Authors: Sakamoto M, Marcotte TD, Umlauf A, Franklin D, Heaton RK, Ellis RJ, Alexander T, Morgan EE, Woods S, Collier A, Clifford D, Gelman B, McCutchan A, McArthur J, Morgello S, Grant I, and the CHARTER Group
Date: 02-15-2012
Abstract:Objective: The HIV Dementia Scale (HDS) is a brief screen designed to detect HIV-­related neuropsychological (NP) impairment. Utilizing a large, diverse cohort, the aims of this study were to 1) examine the classification accuracy of the HDS for NP impairment using raw and norm-­‐based cutpoints and 2) evaluate the contribution of the HDS subtests to predicting NP impairment. Participants & Methods: 1,580 HIV-­‐infected participants from 6 U.S. clinics completed the HDS and a comprehensive NP battery. Based on a gold standard of clinical ratings, 51% (n=810) of the sample was NP impaired. Results: Sensitivity and specificity of the standard raw cutpoint (≤ 10) was 27% and 92%. Using published age-­‐ and education-­‐adjusted normative standards (T<40), sensitivity significantly improved to 69% (p < .001), but specificity declined to 57%. Within a training subgroup, a cutpoint of 14 yielded optimal sensitivity (66%) and specificity (61%), which was confirmed in the validation subgroup. Individuals incorrectly classified as impaired by the raw score tended to be older, less educated, and African American.
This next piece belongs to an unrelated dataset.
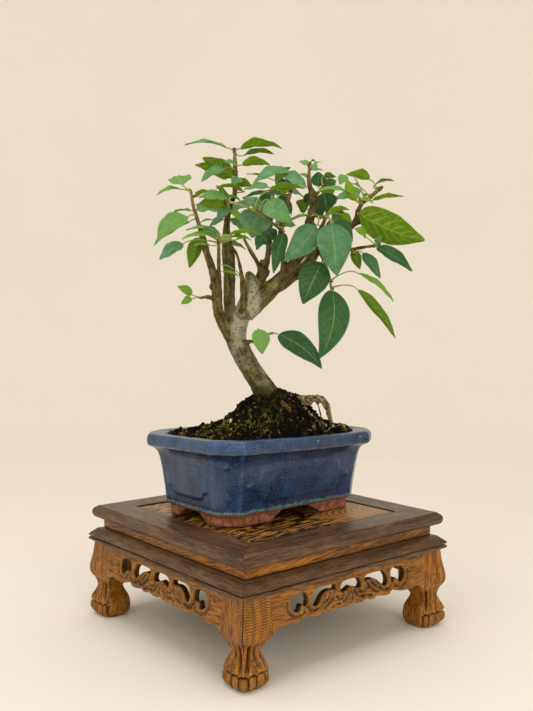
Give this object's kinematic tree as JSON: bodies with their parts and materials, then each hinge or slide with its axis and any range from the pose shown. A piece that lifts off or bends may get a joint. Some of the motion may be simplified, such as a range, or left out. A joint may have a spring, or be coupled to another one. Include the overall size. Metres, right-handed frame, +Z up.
{
  "type": "crabapple bonsai",
  "caption": "Small crabapple bonsai with a curved trunk and toothed leaves in a blue glazed octagonal pot, on a carved wooden stand with paw feet.",
  "frame": {"origin": "on the floor under the middle of the square stand", "axes": "+Z up, X along the pot's long side, -Y the side of the pot and stand that faces front"},
  "size_m": [0.2562, 0.2562, 0.4876],
  "materials": {
    "stand_frame": "dark stained hardwood frame and mouldings, oiled, open grain",
    "stand_waist": "orange-brown hardwood strip with dark streaks, oiled",
    "stand_carved": "hand-carved mid-brown hardwood, satin oil",
    "stand_panel": "figured hardwood panel, light and dark bands, satin",
    "pot_glaze": "deep blue mottled glaze over terracotta clay, bare unglazed feet",
    "drain_screen": "black moulded plastic mesh",
    "soil": "damp granular soil with bark crumbs and patches of moss",
    "bark": "living bark, olive-grey with pale patches and dark pores",
    "leaves": "living leaves, satin above with fine veins, paler below"
  },
  "bodies": {
    "root": {"stand_rail_front": "stand_frame", "stand_waist_front": "stand_waist", "stand_moulding_front": "stand_frame", "stand_apron_front": "stand_carved", "stand_leg_front": "stand_carved", "stand_rail_right": "stand_frame", "stand_waist_right": "stand_waist", "stand_moulding_right": "stand_frame", "stand_apron_right": "stand_carved", "stand_leg_right": "stand_carved", "stand_rail_back": "stand_frame", "stand_waist_back": "stand_waist", "stand_moulding_back": "stand_frame", "stand_apron_back": "stand_carved", "stand_leg_back": "stand_carved", "stand_rail_left": "stand_frame", "stand_waist_left": "stand_waist", "stand_moulding_left": "stand_frame", "stand_apron_left": "stand_carved", "stand_leg_left": "stand_carved", "stand_panel": "stand_panel", "pot": "pot_glaze", "drain_screen_left": "drain_screen", "drain_screen_right": "drain_screen", "soil": "soil", "tree": "bark", "spray_stem": "leaves", "spray_stem_low": "leaves", "spray_left": "leaves", "spray_red_shoot": "leaves", "spray_front_twig": "leaves", "spray_stub": "leaves", "spray_long_shoot": "leaves", "spray_middle": "leaves", "spray_main_tip": "leaves", "spray_knot": "leaves", "spray_main_back": "leaves", "spray_main_front": "leaves", "spray_right_end": "leaves", "spray_elbow": "leaves", "spray_side_tip": "leaves", "spray_side_low": "leaves", "spray_low_shoot": "leaves", "spray_trunk_shoot": "leaves", "spray_middle_side": "leaves", "spray_back_left": "leaves", "spray_back_left_low": "leaves", "spray_back_mid": "leaves", "spray_back_mid_low": "leaves", "spray_back_right": "leaves", "spray_back_right_low": "leaves"}
  },
  "joints": []
}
Among the subtests, attention, 4-­‐word recall, and speed significantly (p < .001) contributed to detection of NP impairment, while construction (p= .55) did not. Conclusions: HDS sensitivity to NP impairment is significantly improved by using norms. Raising the raw cutpoint for impairment to 14 also improves sensitivity, which may be more appropriate for the milder impairments in the era of effective treatments, but the use of norms, when available, is recommended to avoid demographic biases in impairment classification.